Wed Aug 22, 2012, 10:23 PM
Aug 2012

until it dawned on me.... This IS Stinky's raw sauce!!!!

I was watching the videos and reading your post thinking that raw sauce would be PERfect for these!!

pscot

(21,024 posts)
4. I chickened out
Fri Aug 17, 2012, 11:27 PM
Aug 2012

Used th oven. I was feeding a bunch of kids and the prospect of disaster was too grim to think about.

Stinky The Clown

(67,818 posts)
8. I'd do what you did if I were feeding a bunch of kids, too.
Sat Aug 18, 2012, 08:54 AM
Aug 2012

You need to watch what's going on with the grill. It can go from cooked to burnt in seconds (literally). You need to adjust your heat (banking/moving charcoal or adjusting the gas burners). You need to dress one pizza while another is being done.

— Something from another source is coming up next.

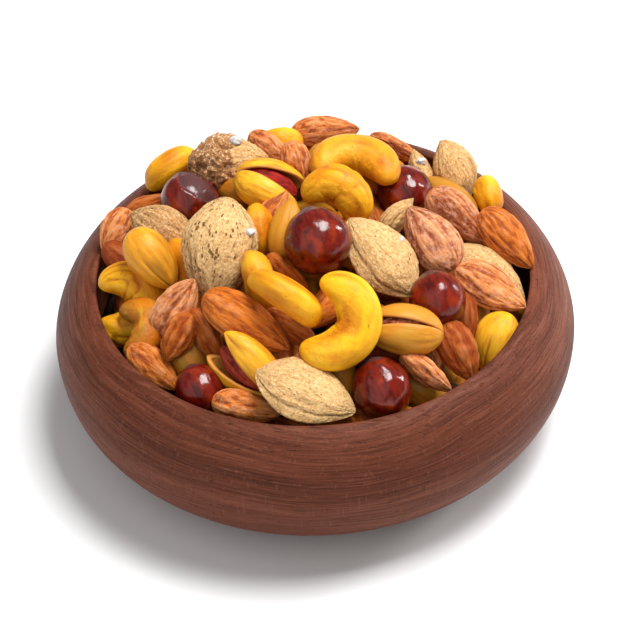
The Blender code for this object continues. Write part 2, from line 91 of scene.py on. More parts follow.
# The photograph's viewpoint, which looks along +Y and down; its frame is 640 pixels square
VIEW_ELEVATION = math.radians(42.5)
VIEW_ROLL = math.radians(-2.3)
VIEW_DISTANCE = 700.0
VIEW_SHIFT = (-1.5, -0.1)
FOCAL_PIXELS = 2412.0
FRAME_SIZE = 640.0
FRAME_MIDDLE = 320.0
SENSOR_WIDTH = 36.0

# Kinds of nut, and how thick each is for its width
KERNEL = "almond_kernel"
ALMOND = "almond_in_shell"
CASHEW = "cashew"
PISTACHIO = "pistachio"
HAZELNUT = "hazelnut"
THICKNESS = {KERNEL: 0.62, ALMOND: 0.66, CASHEW: 0.9, PISTACHIO: 0.92, HAZELNUT: 1.0}
POINTEDNESS = {KERNEL: 0.28, ALMOND: 0.18, PISTACHIO: 0.14, HAZELNUT: 0.06}
END_FEELERS = {KERNEL: (0.6, 0.8), ALMOND: (0.6, 0.8), PISTACHIO: (0.42, 0.85)}
TAPER_FILL = 0.6
CASHEW_END = 0.85
CASHEW_TAPER = 0.06
CASHEW_FOLD = 0.1
KERNEL_IN_SHELL = 0.8
KERNEL_WEAR = 0.9
SHELL_WALL = 0.9

# Nuts for the bare places: kind, length, width and bend
FILLER_KINDS = ((KERNEL, 20.0, 11.0, 0.0), (CASHEW, 22.0, 10.0, 220.0), (PISTACHIO, 20.0, 12.0, 0.0))
FILLER_SEED = 7
FILLER_RINGS = (12.0, 24.0, 36.0, 45.0, 52.0)
FILLER_SPACING = 12.0
FILLER_CLEARANCE = 7.2
FILLER_DEPTH = 5.0
FILLER_ROLL = 30.0
BEARING_SPREAD = 0.2
SIZE_SPREAD = (0.92, 1.06)
LOW_LIFT = -5.5

# The layer under those, which shows through the gaps. Its outermost ring is only in front of a
# limit in Y, where the bowl's rim hides it from the photograph's viewpoint.
FRONT_RING = 58.0
FRONT_RING_LIMIT = -38.0
DEEP_SEED = 11
DEEP_RINGS = (5.0, 17.0, 29.0, 41.0, 52.0, FRONT_RING)
DEEP_SPACING = 13.0
DEEP_DEPTH = 14.0

# The core under both layers, near black as painted shade
CORE_DEPTH = 19.0
CORE_RADIUS = HOLLOW_RADIUS - 3.0
CORE_BOTTOM = ((HOLLOW_RADIUS - 10.0, 20.0), (HOLLOW_RADIUS - 30.0, 12.0), (0.0, 10.0))
CORE_RINGS = 24
CORE_SEGMENTS = 64

# Mesh points for each millimetre around a nut's width and along its length
FINENESS = {KERNEL: (4.8, 2.4), ALMOND: (6.0, 3.0), CASHEW: (4.8, 3.6), PISTACHIO: (5.0, 2.8),
            HAZELNUT: (5.0, 3.2)}
FILLER_SIDES = (30, 20)
DEEP_SIDES = (24, 16)

# Each nut that shows, kind by kind. A row begins with its middle in the photograph, u and v in
# pixels, and three angles in degrees: turn is where its pointed end lies, anticlockwise from the
# right; tip raises that end towards the viewer; roll turns it about its length. Length, width and
# lift towards the viewer follow in millimetres, then the angle of a cashew's bend or an open
# pistachio's gape. The last two are its tint, which picks between its kind's colours from 0 to 1,
# and its wear, which is how deep its wrinkles, pits or cracks are.
# Tints at the dark end of a kind's ramp, given to nuts low in the gaps, are painted shade.
Nut = namedtuple("Nut", "kind u v turn tip roll length width lift angle", defaults=(0.0,))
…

Lastly, the taste is maybe too sophisticated for younger kids. They'll eat it but it doesn't taste like their expectation of a pizza.

Stinky The Clown

(67,818 posts)
7. I discovered that a while back.
Sat Aug 18, 2012, 08:40 AM
Aug 2012

I was going to get a kettle just to be able to use that.

While the results are similar - a great pizza - the methods are very different. The videos in my post are of grilling a pizza. That device for the kettle grill turns it into a true oven. It uses a stone hearth and circulates hot air by convective currents under the dome.